Par ailleurs, l’article 114 du Code civil précise que le juge peut fixer, s’il l’estime nécessaire et suivant l’importance des biens du présumé absent, les sommes qu’il convient d’affecter annuellement à l’entretien de la famille ou aux charges du mariage.

Il peut encore spécifier comment devront être réglées les dépenses d’administration ainsi qu’éventuellement la rémunération qui peut être allouée à la personne chargée de la représentation du présumé absent et de l’administration de ses biens.

Enfin, le juge peut, à tout moment et même d’office, mettre fin à la mission de l’administrateur des biens de l’absent et peut également procéder à son remplacement.

==> Subsidiarité de la protection

Le dispositif de représentation n’a vocation à jouer qu’à titre subsidiaire.

L’article 121 prévoit, en effet que :

  • D’une part, le système de représentation tel que prévu par les articles 113 et suivants du Code civil n’est pas applicable aux présumés absents lorsqu’ils ont laissé une procuration suffisante à l’effet de les représenter et d’administrer leurs biens.
  • D’autre part, il en est de même si le conjoint peut pourvoir suffisamment aux intérêts en cause par l’application du régime matrimonial, et notamment par l’effet d’une décision obtenue en vertu des articles 217 (autorisation judiciaire) et 219 (représentation judiciaire), 1426 et 1429 (dessaisissement judiciaire des pouvoirs d’un époux).

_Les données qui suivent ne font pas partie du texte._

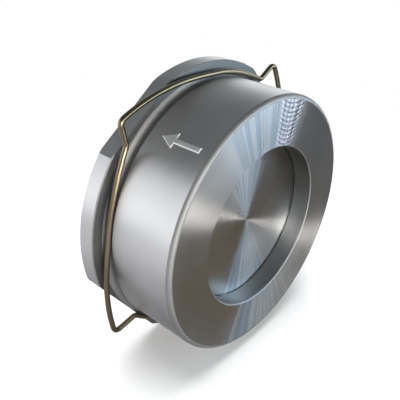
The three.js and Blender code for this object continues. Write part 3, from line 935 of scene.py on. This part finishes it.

==> Extinction de la présomption d’absence

Les effets attachés à la présomption d’absence peuvent prendre fin dans deux cas :

  • L’absent réapparaît à son domicile ou donne des nouvelles
    • L’article 118 du Code civil prévoit que « si un présumé absent reparaît ou donne de ses nouvelles, il est, sur sa demande, mis fin par le juge aux mesures prises pour sa représentation et l’administration de ses biens.»
    • Il est ainsi mis fin aux effets de la présomption d’absence, lorsque l’absent se manifeste.
    • La réapparition de l’absent interrompt alors le délai de 10 ans au terme duquel la déclaration d’absence était susceptible d’intervenir.
    • Les mesures de protection prises à son bénéfice ne sont néanmoins pas suspendues de plein droit.
    • La mainlevée de ces mesures doit être expressément demandée par l’absent auprès du Juge des tutelles.
    • Ce n’est que si le juge des tutelles estime que le présumé absent est en capacité de pourvoir seul à ses besoins et d’administrer son patrimoine, qu’il pourra recouvrer « les biens gérés ou acquis pour son compte durant la période de l’absence ».
  • L’absent est décédé
    • Dès lors qu’il est établi que l’absent est décédé, la présomption d’absence est anéantie.
    • La période de présomption d’absence est, par le jeu d’un effet rétroactif, réputé avoir pris fin au jour du décès de l’absent.
    • Il en résulte que tous les actes accomplis par le représentant postérieurement à la date du décès sont frappés de nullité.
    • L’article 119 du Code civil tempère néanmoins la rétroactivité des effets du décès, en prévoyant que « les droits acquis sans fraude, sur le fondement de la présomption d’absence, ne sont pas remis en cause lorsque le décès de l’absent vient à être établi ou judiciairement déclaré, quelle que soit la date retenue pour le décès. »
    • L’objectif poursuivi par ce texte est de préserver les intérêts des tiers de bonne foi, faute de quoi le système mis en place pourrait avoir pour conséquence de les dissuader de contracter avec le représentant de l’absent durant la période de présomption d’absence.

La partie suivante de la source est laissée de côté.